SET TASK »
Gather the lines that hold the string "from".
** Start MATERIAL PROVIDED **
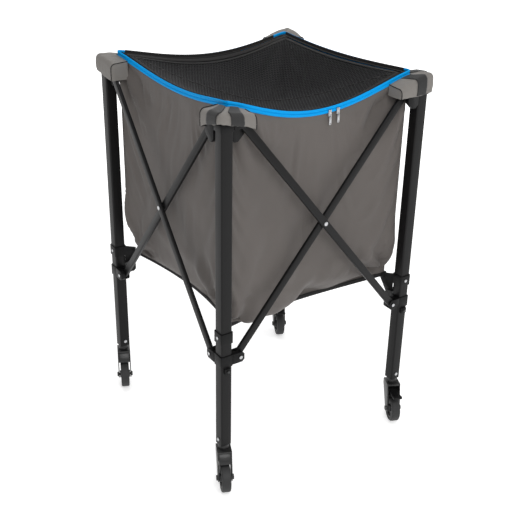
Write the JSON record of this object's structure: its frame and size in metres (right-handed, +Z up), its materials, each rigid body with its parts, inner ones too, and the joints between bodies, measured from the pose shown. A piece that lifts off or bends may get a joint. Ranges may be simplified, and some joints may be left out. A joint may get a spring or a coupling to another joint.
{
  "type": "ball cart",
  "caption": "Square folding scissor frame on swivel casters that holds a deep cloth bag for sports balls, closed by a zipped net lid.",
  "frame": {"origin": "on the floor, under the middle of the four leg tubes", "axes": "+Z up, -Y the front with the zip pulls, +X to the right seen from the front"},
  "size_m": [0.6208, 0.6522, 0.998],
  "materials": {
    "frame_metal": "satin black",
    "frame_plastic": "matt black",
    "tyre": "dark grey",
    "wheel_core": "dark grey",
    "zinc": "zinc plated",
    "cloth": "warm grey woven",
    "cap_cloth": "warm grey woven with dark straps",
    "net": "black mesh",
    "fork": "satin black"
  },
  "bodies": {
    "corner_front_left": {"leg_front_left": "frame_metal", "head_front_left": "frame_plastic", "cap_front_left": "cap_cloth", "bracket_front_left": "frame_plastic", "bag_wall_front": "cloth"},
    "corner_front_right": {"leg_front_right": "frame_metal", "head_front_right": "frame_plastic", "cap_front_right": "cap_cloth", "bracket_front_right": "frame_plastic", "bag_wall_right": "cloth"},
    "corner_back_right": {"leg_back_right": "frame_metal", "head_back_right": "frame_plastic", "cap_back_right": "cap_cloth", "bracket_back_right": "frame_plastic", "bag_wall_back": "cloth"},
    "corner_back_left": {"leg_back_left": "frame_metal", "head_back_left": "frame_plastic", "cap_back_left": "cap_cloth", "bracket_back_left": "frame_plastic", "bag_wall_left": "cloth"},
    "bar_main_front": {"bar_outer_front": "frame_metal", "centre_rivet_front": "zinc"},
    "bar_cross_front": {"bar_inner_front": "frame_metal"},
    "bar_main_left": {"bar_inner_left": "frame_metal", "centre_rivet_left": "zinc"},
    "bar_cross_left": {"bar_outer_left": "frame_metal"},
    "bar_main_right": {"bar_outer_right": "frame_metal", "centre_rivet_right": "zinc"},
    "bar_cross_right": {"bar_inner_right": "frame_metal"},
    "bar_main_back": {"bar_inner_back": "frame_metal", "centre_rivet_back": "zinc"},
    "bar_cross_back": {"bar_outer_back": "frame_metal"},
    "slider_front_left": {"slider_front_left": "frame_plastic"},
    "snap_button_front_left": {"snap_button_front_left": "zinc"},
    "fork_front_left": {"fork_front_left": "fork"},
    "wheel_front_left": {"tyre_front_left": "tyre", "wheel_core_front_left": "wheel_core"},
    "slider_front_right": {"slider_front_right": "frame_plastic"},
    "snap_button_front_right": {"snap_button_front_right": "zinc"},
    "fork_front_right": {"fork_front_right": "fork"},
    "wheel_front_right": {"tyre_front_right": "tyre", "wheel_core_front_right": "wheel_core"},
    "slider_back_right": {"slider_back_right": "frame_plastic"},
    "snap_button_back_right": {"snap_button_back_right": "zinc"},
    "fork_back_right": {"fork_back_right": "fork"},
    "wheel_back_right": {"tyre_back_right": "tyre", "wheel_core_back_right": "wheel_core"},
    "slider_back_left": {"slider_back_left": "frame_plastic"},
    "snap_button_back_left": {"snap_button_back_left": "zinc"},
    "fork_back_left": {"fork_back_left": "fork"},
    "wheel_back_left": {"tyre_back_left": "tyre", "wheel_core_back_left": "wheel_core"},
    "brake_pedal_front_right": {"brake_pedal_front_right": "frame_plastic"},
    "brake_pedal_back_right": {"brake_pedal_back_right": "frame_plastic"},
    "bag_floor": {"bag_floor": "cloth"},
    "lid_hem": {"lid_hem": "cloth"},
    "lid": {"lid_net": "net"},
    "zip_pull_left": {"zip_pull_left": "zinc"},
    "zip_pull_right": {"zip_pull_right": "zinc"}
  },
  "joints": [
    {"name": "fold", "type": "hinge", "parent": "corner_front_left", "child": "bar_main_front", "pos_m": [-0.242, -0.28, 0.957], "axis": [0, 1, 0], "range_deg": [0, 31.39], "deforming": ["bag_wall_front", "bag_wall_left", "bag_wall_right", "bag_wall_back", "bag_floor", "lid_net", "lid_hem"]},
    {"name": "cross_front", "type": "hinge", "parent": "bar_main_front", "child": "bar_cross_front", "pos_m": [0, -0.28, 0.664], "axis": [0, 1, 0], "range_deg": [-62.77, 0]},
    {"name": "hang_front_right", "type": "hinge", "parent": "bar_cross_front", "child": "corner_front_right", "pos_m": [0.242, -0.28, 0.957], "axis": [0, 1, 0], "range_deg": [0, 31.39]},
    {"name": "slide_front_left", "type": "hinge", "parent": "bar_cross_front", "child": "slider_front_left", "pos_m": [-0.242, -0.28, 0.371], "axis": [0, 1, 0], "range_deg": [0, 31.39]},
    {"name": "slide_front_right", "type": "hinge", "parent": "bar_main_front", "child": "slider_front_right", "pos_m": [0.242, -0.28, 0.371], "axis": [0, 1, 0], "range_deg": [-31.39, 0]},
    {"name": "main_left", "type": "hinge", "parent": "corner_front_left", "child": "bar_main_left", "pos_m": [-0.28, -0.242, 0.957], "axis": [-1, 0, 0], "range_deg": [0, 31.39]},
    {"name": "cross_left", "type": "hinge", "parent": "bar_main_left", "child": "bar_cross_left", "pos_m": [-0.28, 0, 0.664], "axis": [-1, 0, 0], "range_deg": [-62.77, 0]},
    {"name": "hang_back_left", "type": "hinge", "parent": "bar_cross_left", "child": "corner_back_left", "pos_m": [-0.28, 0.242, 0.957], "axis": [-1, 0, 0], "range_deg": [0, 31.39]},
    {"name": "slide_back_left", "type": "hinge", "parent": "bar_main_left", "child": "slider_back_left", "pos_m": [-0.28, 0.242, 0.371], "axis": [-1, 0, 0], "range_deg": [-31.39, 0]},
    {"name": "main_right", "type": "hinge", "parent": "corner_front_right", "child": "bar_main_right", "pos_m": [0.28, -0.242, 0.957], "axis": [-1, 0, 0], "range_deg": [0, 31.39]},
    {"name": "cross_right", "type": "hinge", "parent": "bar_main_right", "child": "bar_cross_right", "pos_m": [0.28, 0, 0.664], "axis": [-1, 0, 0], "range_deg": [-62.77, 0]},
    {"name": "hang_back_right", "type": "hinge", "parent": "bar_cross_right", "child": "corner_back_right", "pos_m": [0.28, 0.242, 0.957], "axis": [-1, 0, 0], "range_deg": [0, 31.39]},
    {"name": "slide_back_right", "type": "hinge", "parent": "bar_main_right", "child": "slider_back_right", "pos_m": [0.28, 0.242, 0.371], "axis": [-1, 0, 0], "range_deg": [-31.39, 0]},
    {"name": "main_back", "type": "hinge", "parent": "corner_back_left", "child": "bar_main_back", "pos_m": [-0.242, 0.28, 0.957], "axis": [0, 1, 0], "range_deg": [0, 31.39]},
    {"name": "cross_back", "type": "hinge", "parent": "bar_main_back", "child": "bar_cross_back", "pos_m": [0, 0.28, 0.664], "axis": [0, 1, 0], "range_deg": [-62.77, 0]},
    {"name": "floor_lift", "type": "hinge", "parent": "corner_front_left", "child": "bag_floor", "pos_m": [0, -0.199, 0.418], "axis": [1, 0, 0], "range_deg": [0, 90]},
    {"name": "lid_drop", "type": "hinge", "parent": "corner_back_left", "child": "lid_hem", "pos_m": [0, 0.232, 0.93], "axis": [1, 0, 0], "range_deg": [0, 90]},
    {"name": "lid_open", "type": "hinge", "parent": "lid_hem", "child": "lid", "pos_m": [0, 0.222, 0.962], "axis": [1, 0, 0], "range_deg": [-170, 0]},
    {"name": "snap_button_front_left", "type": "slide", "parent": "slider_front_left", "child": "snap_button_front_left", "axis": [0, 1, 0], "range_m": [0, 0.003], "stiffness_N_per_m": 900},
    {"name": "caster_swivel_front_left", "type": "hinge", "parent": "corner_front_left", "child": "fork_front_left", "pos_m": [-0.28, -0.28, 0.1], "axis": [0, 0, 1], "continuous": true},
    {"name": "wheel_spin_front_left", "type": "hinge", "parent": "fork_front_left", "child": "wheel_front_left", "pos_m": [-0.29285, -0.30821, 0.0375], "axis": [0.91, -0.4147, 0], "continuous": true},
    {"name": "snap_button_front_right", "type": "slide", "parent": "slider_front_right", "child": "snap_button_front_right", "axis": [0, 1, 0], "range_m": [0, 0.003], "stiffness_N_per_m": 900},
    {"name": "caster_swivel_front_right", "type": "hinge", "parent": "corner_front_right", "child": "fork_front_right", "pos_m": [0.28, -0.28, 0.1], "axis": [0, 0, 1], "continuous": true},
    {"name": "wheel_spin_front_right", "type": "hinge", "parent": "fork_front_right", "child": "wheel_front_right", "pos_m": [0.26715, -0.30821, 0.0375], "axis": [0.91, -0.4147, 0], "continuous": true},
    {"name": "snap_button_back_right", "type": "slide", "parent": "slider_back_right", "child": "snap_button_back_right", "axis": [0, -1, 0], "range_m": [0, 0.003], "stiffness_N_per_m": 900},
    {"name": "caster_swivel_back_right", "type": "hinge", "parent": "corner_back_right", "child": "fork_back_right", "pos_m": [0.28, 0.28, 0.1], "axis": [0, 0, 1], "continuous": true},
    {"name": "wheel_spin_back_right", "type": "hinge", "parent": "fork_back_right", "child": "wheel_back_right", "pos_m": [0.26715, 0.25179, 0.0375], "axis": [0.91, -0.4147, 0], "continuous": true},
    {"name": "snap_button_back_left", "type": "slide", "parent": "slider_back_left", "child": "snap_button_back_left", "axis": [0, -1, 0], "range_m": [0, 0.003], "stiffness_N_per_m": 900},
    {"name": "caster_swivel_back_left", "type": "hinge", "parent": "corner_back_left", "child": "fork_back_left", "pos_m": [-0.28, 0.28, 0.1], "axis": [0, 0, 1], "continuous": true},
    {"name": "wheel_spin_back_left", "type": "hinge", "parent": "fork_back_left", "child": "wheel_back_left", "pos_m": [-0.29285, 0.25179, 0.0375], "axis": [0.91, -0.4147, 0], "continuous": true},
    {"name": "brake_front_right", "type": "hinge", "parent": "fork_front_right", "child": "brake_pedal_front_right", "pos_m": [0.27088, -0.30002, 0.089], "axis": [0.91, -0.4147, 0], "range_deg": [0, 20]},
    {"name": "brake_back_right", "type": "hinge", "parent": "fork_back_right", "child": "brake_pedal_back_right", "pos_m": [0.27088, 0.25998, 0.089], "axis": [0.91, -0.4147, 0], "range_deg": [0, 20]},
    {"name": "zip_pull_left", "type": "slide", "parent": "corner_front_left", "child": "zip_pull_left", "axis": [1, 0, 0], "range_m": [-0.2084, 0]},
    {"name": "zip_pull_right", "type": "slide", "parent": "corner_front_left", "child": "zip_pull_right", "axis": [1, 0, 0], "range_m": [-0.2223, 0]}
  ],
  "couplings": [
    {"joint": "cross_front", "follows": "fold", "ratio": -2},
    {"joint": "hang_front_right", "follows": "fold", "ratio": 1},
    {"joint": "slide_front_left", "follows": "fold", "ratio": 1},
    {"joint": "slide_front_right", "follows": "fold", "ratio": -1},
    {"joint": "main_left", "follows": "fold", "ratio": 1},
    {"joint": "cross_left", "follows": "fold", "ratio": -2},
    {"joint": "hang_back_left", "follows": "fold", "ratio": 1},
    {"joint": "slide_back_left", "follows": "fold", "ratio": -1},
    {"joint": "main_right", "follows": "fold", "ratio": 1},
    {"joint": "cross_right", "follows": "fold", "ratio": -2},
    {"joint": "hang_back_right", "follows": "fold", "ratio": 1},
    {"joint": "slide_back_right", "follows": "fold", "ratio": -1},
    {"joint": "main_back", "follows": "fold", "ratio": 1},
    {"joint": "cross_back", "follows": "fold", "ratio": -2},
    {"joint": "floor_lift", "follows": "fold", "ratio": 2.8676},
    {"joint": "lid_drop", "follows": "fold", "ratio": 2.8676},
    {"joint": "zip_pull_left", "follows": "fold", "m_per_rad": -0.3801},
    {"joint": "zip_pull_right", "follows": "fold", "m_per_rad": -0.4054}
  ]
}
** End MATERIAL PROVIDED **
PROBLEM SOLUTION »
Write the JSON record of this object's structure: its frame and size in metres (right-handed, +Z up), its materials, each rigid body with its parts, inner ones too, and the joints between bodies, measured from the pose shown. A piece that lifts off or bends may get a joint. Ranges may be simplified, and some joints may be left out. A joint may get a spring or a coupling to another joint.
  "frame": {"origin": "on the floor, under the middle of the four leg tubes", "axes": "+Z up, -Y the front with the zip pulls, +X to the right seen from the front"},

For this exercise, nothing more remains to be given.